Deseándole buena suerte al joven hechizado, antes del atardecer el ave se fue. Habiéndose quedado solo nuevamente, el zorro no pudo hacer más que pensar otra vez en su desgracia. Agotado, el pobre animal se acurrucó a los pies de un árbol y se cubrió los ojos con su larga cola, sin querer hacer más que llorar, a pesar de no saber si aquello le era posible a un zorro.  


En el castillo, la ausencia del príncipe de Oro comenzó a notarse al otro día; a pesar de la costumbre del muchacho de pasar la noche en opulentas fiestas, él jamás se perdía de los preparativos para un baile. Que lo hiciera esa vez era por demás extraño.

La familia real, los nobles, los cortesanos y los trabajadores pasaron todo el día esperando ansiosamente la llegada del príncipe. Aquellos que sabían de la propuesta que este le haría a su amante incluso pensaron que su aparición sería dramática. Sin embargo, cuando el baile de primavera terminó y el príncipe aún no aparecía, comenzaron las preocupaciones.

Tres meses duró la búsqueda del hijo de los reyes. La princesa de Oro hizo lo posible por preguntar a pueblos algo más lejanos por el paradero de su hermano, pero sin su caballo de Oro ella no se sentía tan segura como para viajar por mucho tiempo.

El joven amante del príncipe de Oro pasó las primeras semanas más que preocupado por la situación; no comía, apenas hablaba con los reyes, la princesa y el embajador, sin embargo, él jamás salió a buscar al príncipe por su cuenta. Con el paso del tiempo, ante las decrecientes esperanzas de encontrar al joven, su amante regresó al reino del que venía, derrotado. Ahí encontró a alguien más, que le amó incluso sin que tuviese que ocultarle su real apariencia; por ello, con una solemne despedida, él agradeció a los padres del príncipe de Oro por su hospitalidad y les dejó claro que ya no volvería.

Los días se convirtieron en semanas, y las semanas en meses. Demasiados. En el reino aún se ofrecía recompensa para quien diese noticias sobre el paradero del príncipe de Oro, pero la familia real había dado por perdido al muchacho. En el bosque, por su parte, el zorro se resignó a que nadie le encontraría, pues no podía revelar quién era; además, tras enterarse de que el príncipe al que estuvo por pedirle matrimonio había regresado a su propio reino, el animal supo que no habría manera de volver a ser un humano.
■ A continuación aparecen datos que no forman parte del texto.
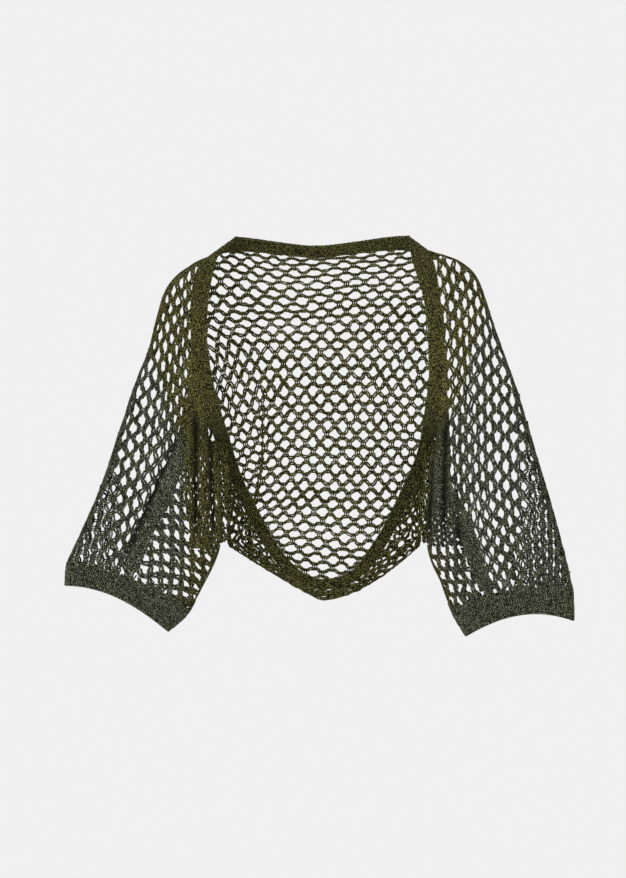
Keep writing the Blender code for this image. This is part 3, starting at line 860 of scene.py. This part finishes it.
def yarn_tree():
    """Turns yarn lines into closed round yarns, as thick as their girth attribute says."""
    tree = bpy.data.node_groups.new("yarns_along_lines", "GeometryNodeTree")
    add_sockets(tree, (("Lines", "Geometry"), ("Sides", "Int"), ("Thickness", "Float"),
                       ("Material", "Material")))
    add_sockets(tree, (("Yarns", "Geometry"),), "OUTPUT")
    given = add_node(tree, "NodeGroupInput").outputs
    curve = add_node(tree, "GeometryNodeMeshToCurve", {"Mesh": given["Lines"]})
    ring = add_node(tree, "GeometryNodeCurvePrimitiveCircle",
                    {"Resolution": given["Sides"], "Radius": given["Thickness"]})
    girth = add_node(tree, "GeometryNodeInputNamedAttribute", {"Name": "girth"})
    tube = add_node(tree, "GeometryNodeCurveToMesh", {
        "Curve": curve.outputs["Curve"], "Profile Curve": ring.outputs["Curve"],
        "Scale": girth.outputs["Attribute"], "Fill Caps": True})
    smooth = add_node(tree, "GeometryNodeSetShadeSmooth", {"Geometry": tube.outputs["Mesh"]})
    realize = add_node(tree, "GeometryNodeRealizeInstances",
                       {"Geometry": smooth.outputs["Geometry"]})
    paint = add_node(tree, "GeometryNodeSetMaterial",
                     {"Geometry": realize.outputs["Geometry"], "Material": given["Material"]})
    add_node(tree, "NodeGroupOutput", {"Yarns": paint.outputs["Geometry"]})
    return tree


def melange_group():
    """Speckled marled yarn colour: dark fibres, a middle tone and scattered light flecks."""
    tree = bpy.data.node_groups.new("melange", "ShaderNodeTree")
    add_sockets(tree, (("Dark", "Color"), ("Middle", "Color"), ("Light", "Color"),
                       ("Fleck Size", "Float"), ("Fleck Share", "Float")))
    add_sockets(tree, (("Color", "Color"), ("Height", "Float")), "OUTPUT")
    given = add_node(tree, "NodeGroupInput").outputs
    place = add_node(tree, "ShaderNodeTexCoord").outputs["Object"]
    density = math_node(tree, "DIVIDE", 1.0, given["Fleck Size"])

    def noise(scale, detail):
        scaled = math_node(tree, "MULTIPLY", density, scale)
        inputs = {"Vector": place, "Scale": scaled, "Detail": detail}
        return add_node(tree, "ShaderNodeTexNoise", inputs).outputs["Fac"]

    fine = noise(1.0, 1.0)
    shade = add_node(tree, "ShaderNodeMapRange",
                     {"Value": fine, "From Min": 0.40, "From Max": 0.60},
                     interpolation_type="SMOOTHSTEP")
    fibres = mix_colours(tree, shade.outputs["Result"], given["Dark"], given["Middle"])
    cloud = math_node(tree, "MULTIPLY_ADD", noise(0.11, 2.0), CLOUDINESS, noise(0.8, 0.0))
    limit = math_node(tree, "SUBTRACT", FLECK_LEVEL, given["Fleck Share"])
    flecks = add_node(tree, "ShaderNodeMapRange", {
        "Value": cloud, "From Min": limit,
        "From Max": math_node(tree, "ADD", limit, FLECK_EDGE)})
    colour = mix_colours(tree, flecks.outputs["Result"], fibres, given["Light"])
    add_node(tree, "NodeGroupOutput", {"Color": colour, "Height": fine})
    return tree


def yarn_material(name, group, colours, dim=1.0, toned_with=None, share=FLECK_SHARE):
    """Marled yarn; a second set of colours takes over where the tone attribute says so, and painted
    shade darkens the fold grooves.
    """
    mat = bpy.data.materials.new(name)
    mat.use_nodes = True
    tree = mat.node_tree

    def melange(values):
        inputs = {"Fleck Size": FLECK_SIZE, "Fleck Share": share}
        for kind, rgb in zip(("Dark", "Middle", "Light"), values):
            inputs[kind] = tuple(c * dim for c in rgb) + (1.0,)
        return add_node(tree, "ShaderNodeGroup", inputs, node_tree=group)

    def marked(attribute):
        return add_node(tree, "ShaderNodeAttribute", attribute_name=attribute).outputs["Fac"]

    base = melange(colours)
    colour = base.outputs["Color"]
    if toned_with:
        other = melange(toned_with)
        colour = mix_colours(tree, marked("tone"), colour, other.outputs["Color"])
        # Painted shade: the dark fibre colour is mixed in along the fold grooves, standing in for
        # the shade that falls in them.
        depth = math_node(tree, "MULTIPLY", marked("painted_crease_shade"), PAINTED_CREASE_SHADE)
        colour = mix_colours(tree, depth, colour, (*colours[0], 1.0))
    bump = add_node(tree, "ShaderNodeBump", {
        "Height": base.outputs["Height"], "Strength": 0.5, "Distance": 0.0005})
    looks = {"Base Color": colour, "Normal": bump.outputs["Normal"], **YARN_FINISH}
    fill(tree, tree.nodes["Principled BSDF"], looks)
    return mat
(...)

El destino de la familia real parecía condenado a ser fatídico, con el príncipe desaparecido y la princesa atrapada entre las paredes del Castillo de Oro. Nadie en aquel lugar, ahora triste, contaba con que, en un reino lejano, un pájaro de plumas doradas repentinamente comenzaría a tomar las manzanas de oro que daba el más preciado árbol en el jardín del rey.